Born and raised in Ghana, photographer Nana Yaw Oduro started practising photography as a personal passion. His photography is dripping with a strong mood deriving from an expression of ideas and feelings through distinctive and stylistic use of colour.
He explains to me: “The idea usually comes from emotions and poetry. Very Personal. Then the challenge is to get a subject—someone I believe can act like me, since I can’t be in front and behind the camera at the same time.”
This need to see oneself reflected in the world is an age-old one that is present in most humans; in a sense, self-portraiture functions as a metaphorical mirror that gives one a sense of their place in the world. But of course, this relationship between the camera and the viewer, the photographer and the camera is fraught with complex histories and on a more personal level brings with it anxiety that comes with the self-awareness that one can be seen and can be looked at. Oduro turns this anxiety around… embraces it, almost.

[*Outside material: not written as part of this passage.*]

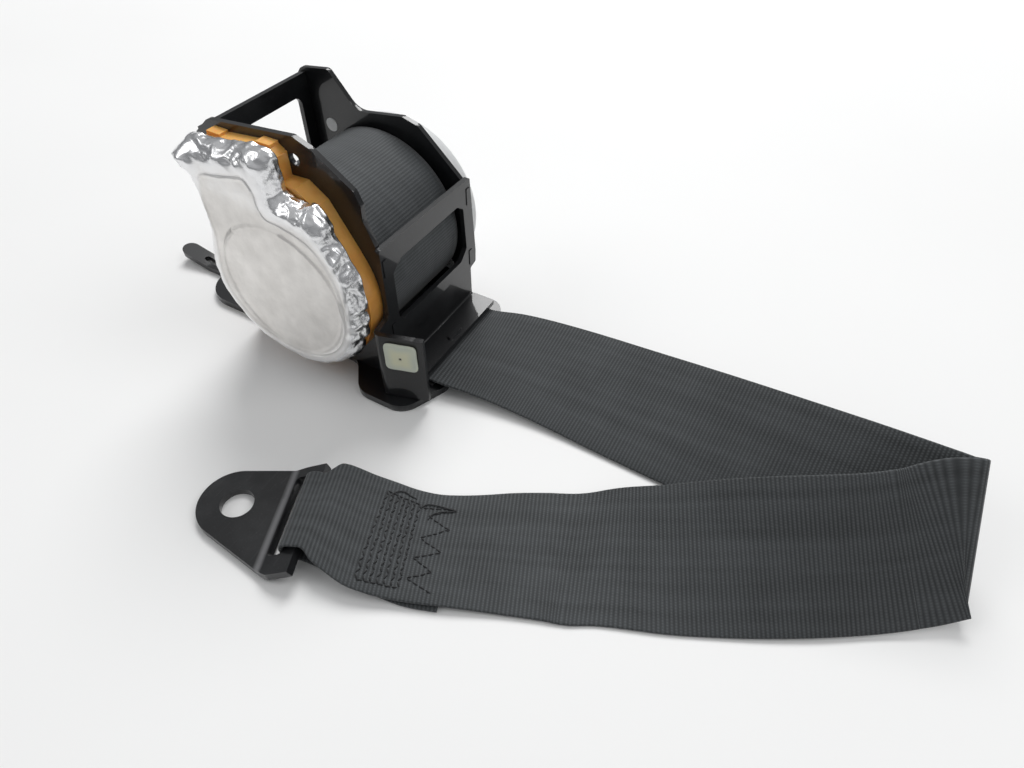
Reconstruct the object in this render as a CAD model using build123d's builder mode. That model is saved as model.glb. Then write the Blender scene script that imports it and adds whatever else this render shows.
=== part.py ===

His images are grounded on intimacy (it’s just him and the subject, sometimes very small groups). This intimacy suspends our attention from shifting and engages us in the strenuous labour of looking. In one particular image, two men hold a soccer ball. The image is shot from a low angle so that we can see their faces against the clarity of the blue sky. This angle also has the effect of breaking up the image into front and back, focal point and background. The two men are focused, intent, showing earnest and eager attention on the object in their hands. Now, we know that a soccer ball is not heavy but there is a certain strain in how they are holding and looking at the ball. That specific moment of looking —the subjects looking at the soccer ball and us looking at the subjects looking at the soccer ball—synthesises many moments that came before; perhaps setting up the camera, directing the subjects, arching the camera up towards the sky, shifting the body until the angle is just right, adjusting the focus and the exposure before finally pinning the shutter. Although there is labour, both in creating the image and in looking at the image, the real story behind the image is simple….absolute beauty. “It doesn’t necessarily have to mean something. Sometimes it’s just the beauty” – Odoru
If beauty is defined as a combination of qualities such as shape, form and colour in a manner that pleases the eye and does not leave the senses wanting, then Odoru’s images are beautiful….they dance around many different sources at different times, but they always go back to the source —him and his subject(s) and the intimacy of a single moment. He notes, “I create for myself, then it becomes for everybody else”.